Towards a mathematical theory for consistency training in diffusion models
Gen Li, Zhihan Huang, Yuting Wei
TL;DR
The paper addresses the theoretical gaps in consistency training for diffusion models by establishing a non-asymptotic guarantee that a sequence of learned consistency mappings $\{f_t\}$ can yield single-step sampling that closely matches the data distribution. By framing the training as iterative consistency learning and imposing Lipschitz and estimation-error assumptions, the authors derive a Wasserstein bound $W_1(f_T(X_T), X_1) \le C_1 \frac{L_f^3 d^{5/2} \log^{5} T}{T} + \varepsilon + \varepsilon_{\mathcal{F}}$, and show that $T = \tilde{O}ig( \frac{L_f^3 d^{5/2}}{\varepsilon+\varepsilon_{\mathcal{F}}} \big)$ steps suffice to achieve $W_1 \le 2(\varepsilon+\varepsilon_{\mathcal{F}})$. The framework decouples training and sampling, enabling efficient one-shot sampling while providing a quantitative benchmark for fidelity that depends explicitly on the data dimension $d$ and Lipschitz constant $L_f$. The results offer a principled justification for consistency models and guide practical design of training schedules and model capacity for reliable fast sampling.
Abstract
Consistency models, which were proposed to mitigate the high computational overhead during the sampling phase of diffusion models, facilitate single-step sampling while attaining state-of-the-art empirical performance.
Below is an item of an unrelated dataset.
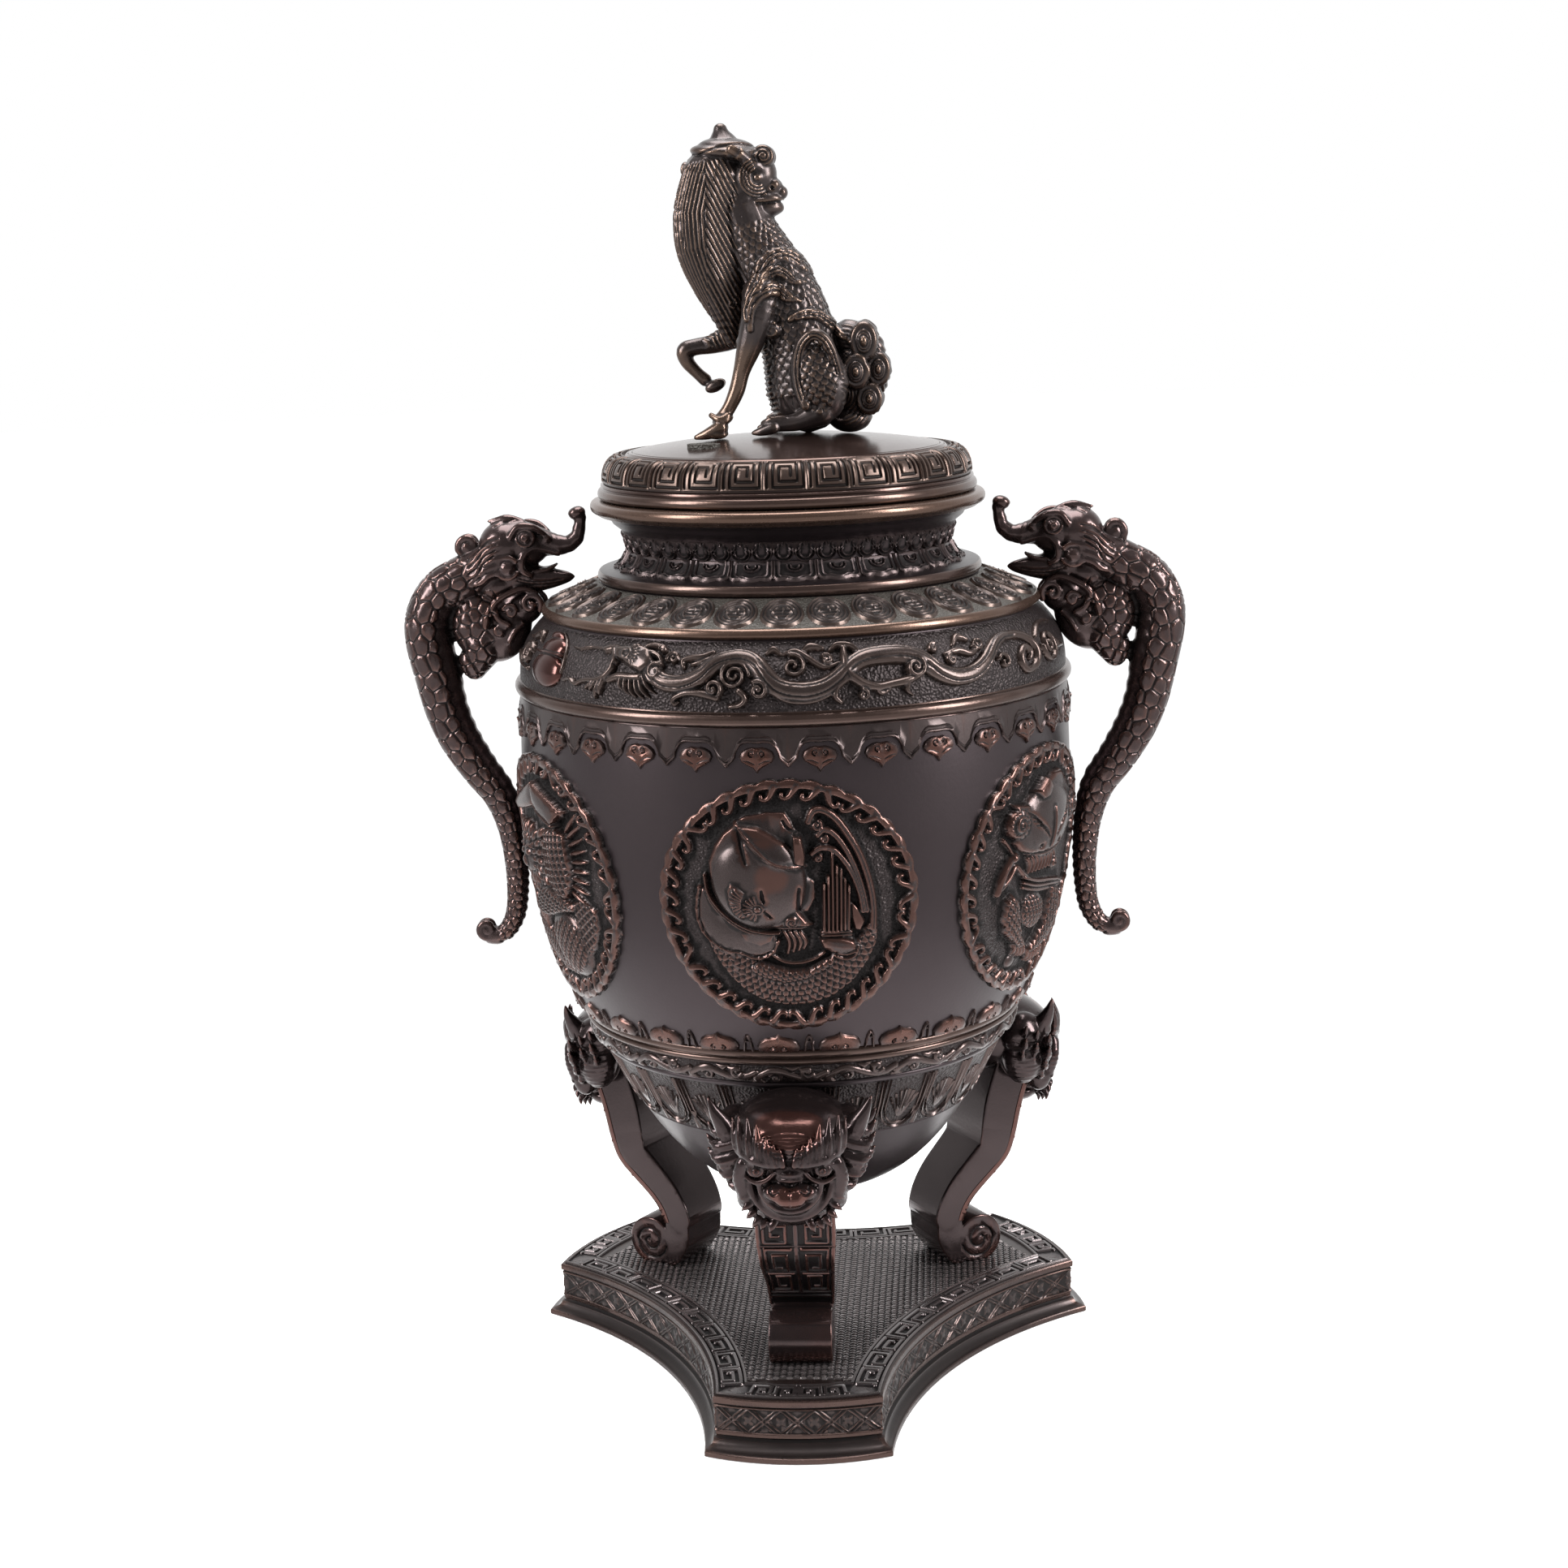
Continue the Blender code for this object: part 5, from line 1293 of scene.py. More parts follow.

When integrated into the training phase, consistency models attempt to train a sequence of consistency functions capable of mapping any point at any time step of the diffusion process to its starting point. Despite the empirical success, a comprehensive theoretical understanding of consistency training remains elusive. This paper takes a first step towards establishing theoretical underpinnings for consistency models. We demonstrate that, in order to generate samples within $\varepsilon$ proximity to the target in distribution (measured by some Wasserstein metric), it suffices for the number of steps in consistency learning to exceed the order of $d^{5/2}/\varepsilon$, with $d$ the data dimension. Our theory offers rigorous insights into the validity and efficacy of consistency models, illuminating their utility in downstream inference tasks.